Asked if things will get better, Sanjay Raina, a home chef based in Palam Vihar, says, “Certainly. Also, cashless transactions will benefit everyone. But there is an atmosphere of panic. When fuel prices go up, we say yaar, ab gaadi se kam travel karna padega, but after a few weeks, it hardly occurs to you. The same is the case with demonetization. People will again start ordering in bulk. However, the first two weeks, we all witnessed major loss in business – a slump of almost 50%. Customers ask me if I will be sending a swipe machine with the delivery boy. I sent them my account details instead.”

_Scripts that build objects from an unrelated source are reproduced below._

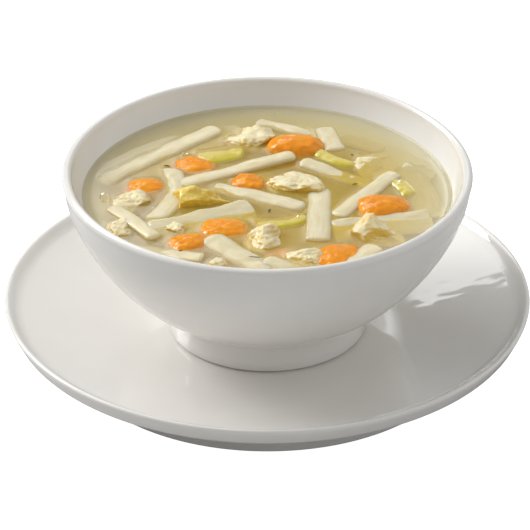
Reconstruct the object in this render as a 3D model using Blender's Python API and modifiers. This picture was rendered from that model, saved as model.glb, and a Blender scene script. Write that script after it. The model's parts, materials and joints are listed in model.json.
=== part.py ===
"""Chicken noodle soup in a footed china bowl on its underplate.

The frame is metres with +Z up. The origin is the middle of the underplate's foot, on the table.
The bowl stands on the plate's flat well, the broth fills the bowl to BROTH_LEVEL, and each
noodle, carrot, piece of chicken and slice of celery that breaks the surface is a solid of its own.
"""
import math
import random

import bmesh
import bpy
from mathutils import Matrix, Vector
from mathutils.bvhtree import BVHTree

MM = 0.001

# Driving dimensions, in millimetres.
RIM_RADIUS = 80.0
RIM_HEIGHT = 81.0
LIP_THICKNESS = 3.7
WALL_THICKNESS = 6.8
WALL_THINS_OVER = 10.0
SWELL_POWER = 1.6
SWELL_ROOT = 0.714
FOOT_RADIUS = 38.9
FOOT_WAIST = 37.0
WAIST_HEIGHT = 23.6
FOOT_RECESS_RADIUS = 34.0
FOOT_RECESS_DEPTH = 3.0
BOWL_FLOOR = 28.0
FLOOR_FLAT_RADIUS = 24.0
FLOOR_EDGE_RADIUS = 36.0
FLOOR_EDGE_RISE = 2.0
WALL_START = 34.0
SOLE_CHAMFER = 1.0

PLATE_RADIUS = 103.5
PLATE_HEIGHT = 25.2
PLATE_WELL_RADIUS = 46.0
PLATE_WELL_HEIGHT = 12.0
PLATE_SLOPE_SHARE = 0.82
PLATE_SLOPE_POWER = 1.35
PLATE_LIP_WIDTH = 4.5
PLATE_EDGE_DROP = 7.5
PLATE_FOOT_RADIUS = 78.0
PLATE_FOOT_WIDTH = 4.0
PLATE_RECESS_HEIGHT = 5.0

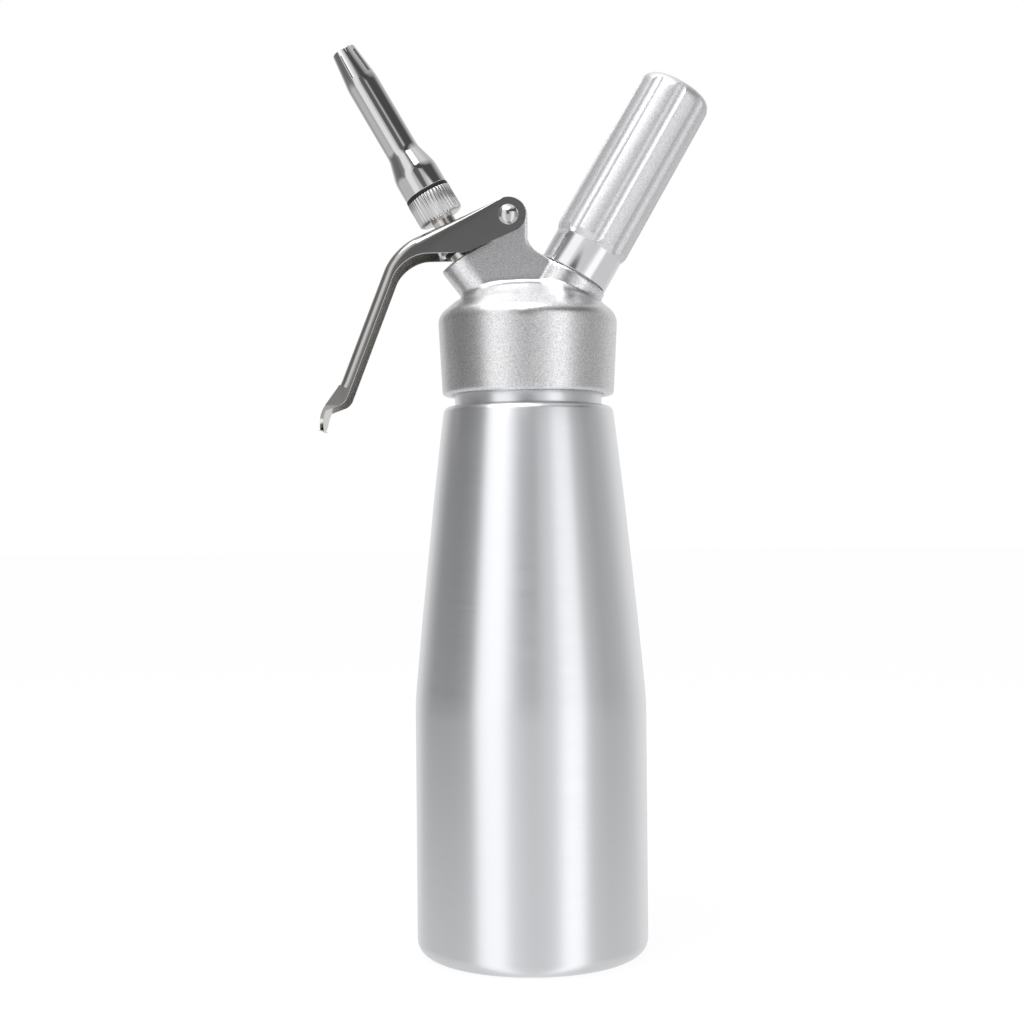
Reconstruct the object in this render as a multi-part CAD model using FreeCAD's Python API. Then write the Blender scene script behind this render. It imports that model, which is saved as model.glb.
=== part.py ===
import FreeCAD, Part
import math
import os

V = FreeCAD.Vector
os.makedirs("parts", exist_ok=True)

# Frame: origin at the centre of the bottle's base, +Z up, the lever and nozzle towards -X,
# the charger holder towards +X. All sizes are in millimetres.

# Bottle: one spun aluminium vessel with a rolled shoulder and a threaded neck.
bottle_radius = 40.0
bottle_wall = 1.5
base_corner = 5.0
base_thickness = 3.0
straight_height = 83.5
blend_height = 8.0
taper_start_slope = 0.085
taper_end_slope = 0.125
shoulder_height = 189.0
taper_height = 97.5
shoulder_round = 5.0
shoulder_round_in = 1.1
shoulder_round_up = 0.62
neck_radius = 25.5
neck_bore_radius = 22.0
neck_thread_radius = 26.3
neck_plain_height = 5.5
neck_thread_height = 13.0
neck_lip_height = 2.5
neck_lip_radius = 25.2

# Head: one aluminium casting with a threaded skirt, a domed top and a flat fin.
skirt_gap = 3.7
skirt_bottom_radius = 29.7
skirt_top_radius = 31.1
skirt_height = 26.3
skirt_shoulder_round = 5.5
skirt_edge_round = 1.2
dome_edge_radius = 26.7
thread_gap = 0.15
gasket_thickness = 1.8
gasket_gap = 0.2
chamber_radius = 21.0
chamber_height = 7.7
fin_half_thickness = 9.6
fin_corner_round = 6.0
fin_foot_rise = 1.0
fin_foot_inset = 3.0
fin_far_inset = 1.0
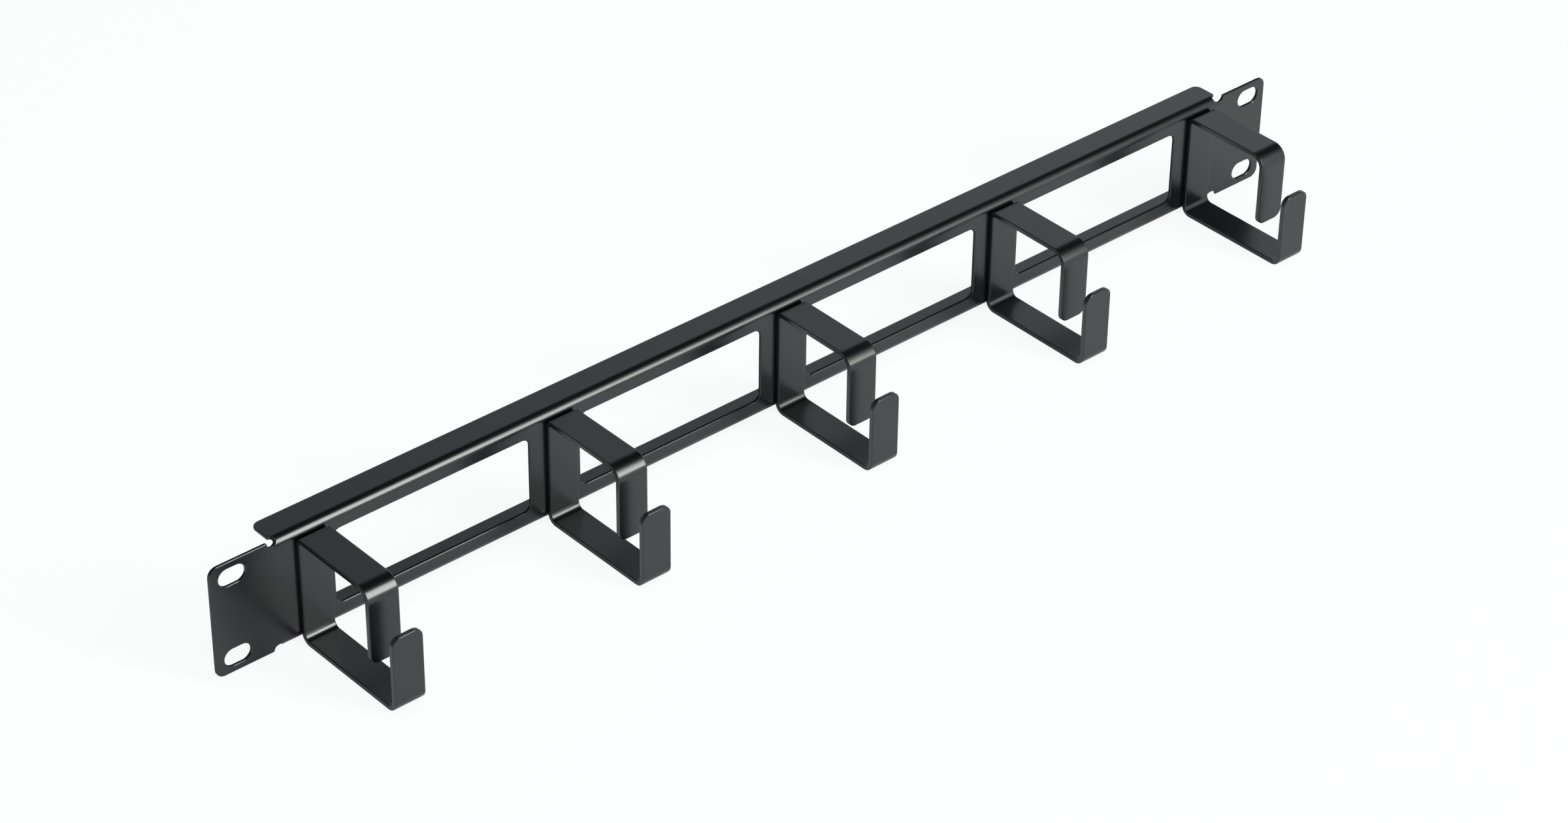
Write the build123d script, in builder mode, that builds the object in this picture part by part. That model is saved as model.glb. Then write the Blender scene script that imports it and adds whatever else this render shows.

Not many home chefs are that tech-savvy, though. In fact, a community of home chefs in Gurgaon had hosted a gathering recently to teach each other to use social media to promote their venture. A home chef not willing to be named says, “Badi mushkil se Facebook seekha tha aur ab yeh sab online transactions. Both my customers and I liked our cash-on-delivery system. Demonetization is helping those who are tech-savvy. By the time I learn the new digital rules, I might lose my clients.”

And it’s not just home chefs – their customers are also missing home-cooked food, since ordering from a restaurant that accepts online payments is easier. Saurabh Sharma, who works in an IT firm, says, “The home chef I used to order from worked on a cash-on-delivery system. Now, half of the time, she says she has reached the upper limit in her e-wallet, or sometimes she says she can’t take orders because she doesn’t have the vegetables for the dish I want. A few more have hiked their prices as well. In such a situation, ordering from a restaurant seemed like a more viable option. But I miss that ghar ka khana.”